For China, the war is unlikely to be understood as a turning point requiring a fundamental reassessment of strategy. The core elements of its planning framework—emphasis on self-reliance, supply chain security, energy resilience, and strategic corridor diversification—precede the conflict and are rooted in a broader analysis of systemic vulnerability. What the war provides is not a new direction, but a confirmation.
By exposing the fragility of critical nodes within the global system, the conflict reinforces the logic of policies designed to mitigate such vulnerabilities. It demonstrates, under real-world conditions, the kinds of disruption that Chinese planning frameworks anticipate. In doing so, it strengthens the internal coherence of those frameworks and the rationale for their continued implementation.
This does not mean that the lessons of the war are unambiguous or uncontested. Chinese policy development, like that of any complex system, involves internal debate, competing priorities, and constraints imposed by economic and political realities. The translation of strategic insight into policy is neither automatic nor uniform. What can be observed, however, is a clear alignment between the vulnerabilities revealed by the conflict and the priorities articulated in Chinese planning discourse.

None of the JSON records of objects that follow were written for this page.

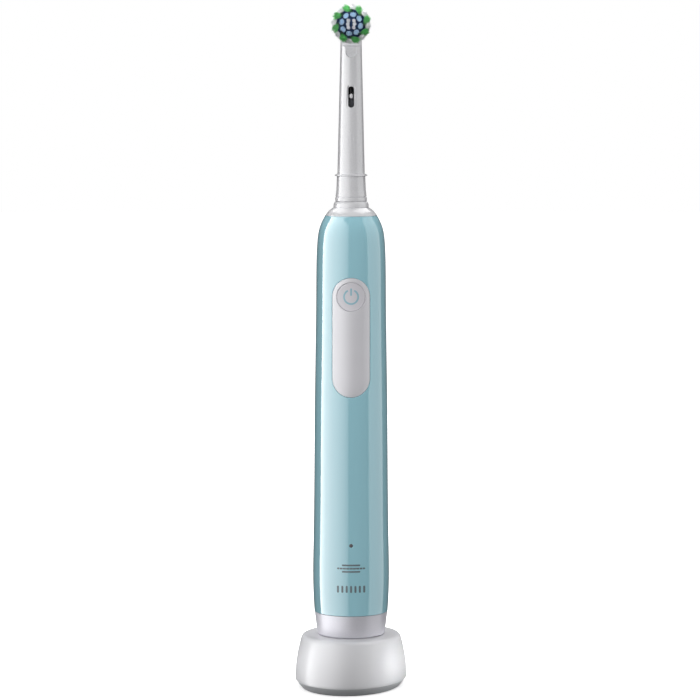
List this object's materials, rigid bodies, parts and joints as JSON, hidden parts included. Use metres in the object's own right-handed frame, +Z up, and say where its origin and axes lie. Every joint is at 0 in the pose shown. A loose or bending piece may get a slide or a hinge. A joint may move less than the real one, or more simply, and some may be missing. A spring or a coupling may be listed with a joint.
{
  "type": "electric toothbrush on charger",
  "caption": "Slim rechargeable toothbrush with a round swinging brush head, standing on the post of its oval charger.",
  "frame": {"origin": "middle of the charger's flat underside, below the handle's axis", "axes": "+Z up along the handle, front of the handle and bristles towards -Y, +X to the right seen from the front"},
  "size_m": [0.0416, 0.0502, 0.2534],
  "materials": {
    "shell_white": "moulded ABS, satin-gloss",
    "plate_grey": "moulded ABS, fine texture",
    "ferrite": "pressed ferrite",
    "former_black": "moulded nylon",
    "copper": "enamelled copper wire",
    "board_green": "glass-epoxy board with solder mask",
    "component_black": "moulded epoxy packages",
    "rubber_dark": "moulded rubber",
    "body_turquoise": "gloss moulded shell",
    "nose_white": "moulded plastic, satin",
    "panel_white": "moulded soft plastic, satin",
    "button_grey": "moulded soft plastic, satin",
    "icon_teal": "printed inlay",
    "light_clear": "polycarbonate light guide",
    "cap_silver": "plastic with silver paint",
    "chassis_grey": "glass-filled nylon",
    "cell_sleeve": "shrink sleeve on a steel can",
    "nickel": "nickel strip, sintered bronze",
    "foam": "closed-cell foam",
    "led_clear": "clear epoxy",
    "switch_black": "moulded plastic",
    "can_steel": "zinc-plated steel",
    "magnet": "ceramic magnet and carbon",
    "shaft_steel": "ground stainless steel",
    "core_steel": "stacked electrical steel",
    "commutator_copper": "brass",
    "gear_white": "acetal",
    "head_white": "moulded plastic, satin",
    "bristle_green": "nylon filament",
    "bristle_white": "nylon filament",
    "bristle_blue": "nylon filament"
  },
  "bodies": {
    "charger": {"charger_shell": "shell_white", "charger_base_plate": "plate_grey", "primary_ferrite_core": "ferrite", "coil_bobbin": "former_black", "primary_coil": "copper", "charger_board": "board_green", "charger_components": "component_black", "cord_gland": "rubber_dark"},
    "handle": {"handle_housing": "body_turquoise", "nose_collar": "nose_white", "shaft_seal": "rubber_dark", "button_panel": "panel_white", "charge_light": "light_clear", "bottom_cap": "cap_silver", "cap_o_ring": "rubber_dark", "coil_carrier": "former_black", "pickup_coil": "copper", "frame_cushion": "rubber_dark", "drive_frame": "chassis_grey", "battery_cell": "cell_sleeve", "battery_tabs": "nickel", "foam_pad": "foam", "circuit_board": "board_green", "board_components": "component_black", "led": "led_clear", "tact_switch": "switch_black", "motor_can": "can_steel", "motor_end_bell": "former_black", "motor_magnets": "magnet", "motor_bushings": "nickel", "motor_brushes": "magnet", "motor_screws": "can_steel", "gear_axle": "shaft_steel", "lower_bearing": "gear_white", "upper_bearing": "gear_white"},
    "button": {"power_button": "button_grey", "button_icon": "icon_teal"},
    "plunger": {"switch_plunger": "switch_black"},
    "rotor": {"motor_shaft": "shaft_steel", "rotor_core": "core_steel", "rotor_windings": "copper", "commutator": "commutator_copper", "pinion": "commutator_copper"},
    "crank": {"crank_gear": "gear_white", "eccentric_pin": "shaft_steel"},
    "rod": {"connecting_rod": "gear_white"},
    "shaft": {"rocker_arm": "gear_white", "rocker_pin": "shaft_steel", "drive_shaft": "shaft_steel"},
    "brush_head": {"neck": "head_white", "id_ring": "head_white", "disc_axle": "shaft_steel"},
    "ram": {"ram_socket": "gear_white", "ram_shaft": "shaft_steel"},
    "disc": {"bristle_disc": "head_white", "green_tufts": "bristle_green", "white_tufts": "bristle_white", "blue_tufts": "bristle_blue", "centre_tufts": "bristle_white"}
  },
  "joints": [
    {"name": "handle_lift", "type": "slide", "parent": "charger", "child": "handle", "axis": [0, 0, 1], "range_m": [0, 0.028]},
    {"name": "head_pull", "type": "slide", "parent": "handle", "child": "brush_head", "axis": [0, 0, 1], "range_m": [0, 0.026]},
    {"name": "button_press", "type": "slide", "parent": "handle", "child": "button", "axis": [0, 1, 0], "range_m": [0, 0.0004], "stiffness_N_per_m": 2000},
    {"name": "plunger_press", "type": "slide", "parent": "handle", "child": "plunger", "axis": [0, 1, 0], "range_m": [0, 0.0004]},
    {"name": "motor_spin", "type": "hinge", "parent": "handle", "child": "rotor", "pos_m": [0, 0, 0.1132], "axis": [0, 0, 1], "continuous": true},
    {"name": "gear_spin", "type": "hinge", "parent": "handle", "child": "crank", "pos_m": [-0.00371, 0.00371, 0.1408], "axis": [0, 0, 1], "continuous": true},
    {"name": "rod_swivel", "type": "hinge", "parent": "crank", "child": "rod", "pos_m": [-0.00214, 0.00371, 0.1442], "axis": [0, 0, 1], "continuous": true},
    {"name": "shaft_swing", "type": "hinge", "parent": "handle", "child": "shaft", "pos_m": [0, 0, 0.1466], "axis": [0, 0, 1], "range_deg": [-20, 20]},
    {"name": "ram_swing", "type": "hinge", "parent": "brush_head", "child": "ram", "pos_m": [0, 0, 0.18845], "axis": [0, 0, 1], "range_deg": [-20, 20]},
    {"name": "disc_swing", "type": "hinge", "parent": "brush_head", "child": "disc", "pos_m": [0, -0.0022, 0.2464], "axis": [0, 1, 0], "range_deg": [-22.5, 22.5]}
  ],
  "couplings": [
    {"joint": "plunger_press", "follows": "button_press", "ratio": 1},
    {"joint": "gear_spin", "follows": "motor_spin", "ratio": -0.5},
    {"joint": "rod_swivel", "follows": "motor_spin", "ratio": 0.5},
    {"joint": "ram_swing", "follows": "shaft_swing", "ratio": 1},
    {"joint": "disc_swing", "follows": "shaft_swing", "ratio": -1.125}
  ]
}
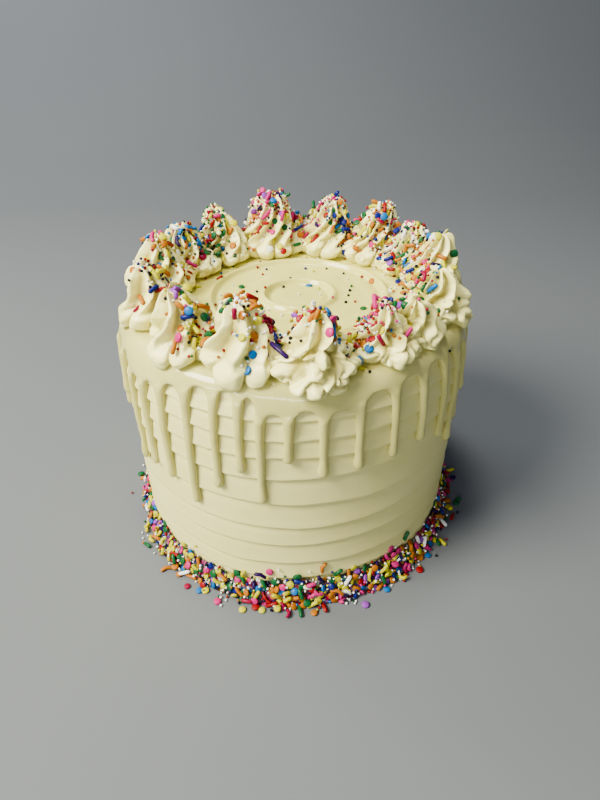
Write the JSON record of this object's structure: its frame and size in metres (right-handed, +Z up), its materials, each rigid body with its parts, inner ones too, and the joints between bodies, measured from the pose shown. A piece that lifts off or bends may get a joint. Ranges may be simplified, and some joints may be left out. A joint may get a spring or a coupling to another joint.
{
  "type": "birthday drip cake without candles",
  "caption": "Tall round buttercream drip cake, uncut, with a ring of piped swirls on top, mixed sprinkles and a sprinkle border round the foot.",
  "frame": {"origin": "on the cake's axis, at the surface the cake stands on", "axes": "+Z up, -Y towards the viewer's side, where the swirl hangs over the rim"},
  "size_m": [0.1813, 0.1804, 0.1472],
  "materials": {
    "cake_body": "satin buttercream, ivory",
    "glaze": "glossy poured glaze, ivory",
    "swirl": "satin piped buttercream, ivory, with mixed sprinkles",
    "sprinkle_border": "heap of sugar sprinkles in many colours"
  },
  "bodies": {
    "root": {"cake_body": "cake_body", "glaze": "glaze", "swirl_01": "swirl", "swirl_02": "swirl", "swirl_03": "swirl", "swirl_04": "swirl", "swirl_05": "swirl", "swirl_06": "swirl", "swirl_07": "swirl", "swirl_08": "swirl", "swirl_09": "swirl", "swirl_10": "swirl", "swirl_11": "swirl", "swirl_12": "swirl", "swirl_13": "swirl", "swirl_14": "swirl", "swirl_15": "swirl", "sprinkle_border": "sprinkle_border"}
  },
  "joints": []
}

The distinction between participation and observation, introduced at the outset of this article, remains central. The United States and Israel acted within the conflict, applying military power to achieve defined objectives. China observed the conflict, analysing its dynamics and implications within a broader strategic framework. These are different forms of engagement, each with its own logic and consequences.
The full implications of the Iran war, from a Chinese perspective, will not be visible in the immediate aftermath of the conflict. They will emerge gradually, in the configuration of policies, investments, and institutional developments that shape China’s approach to systemic resilience over the coming decade. In this sense, the war is less a discrete event than a data point within a longer process of strategic adaptation.
The war has paused. The observation has not.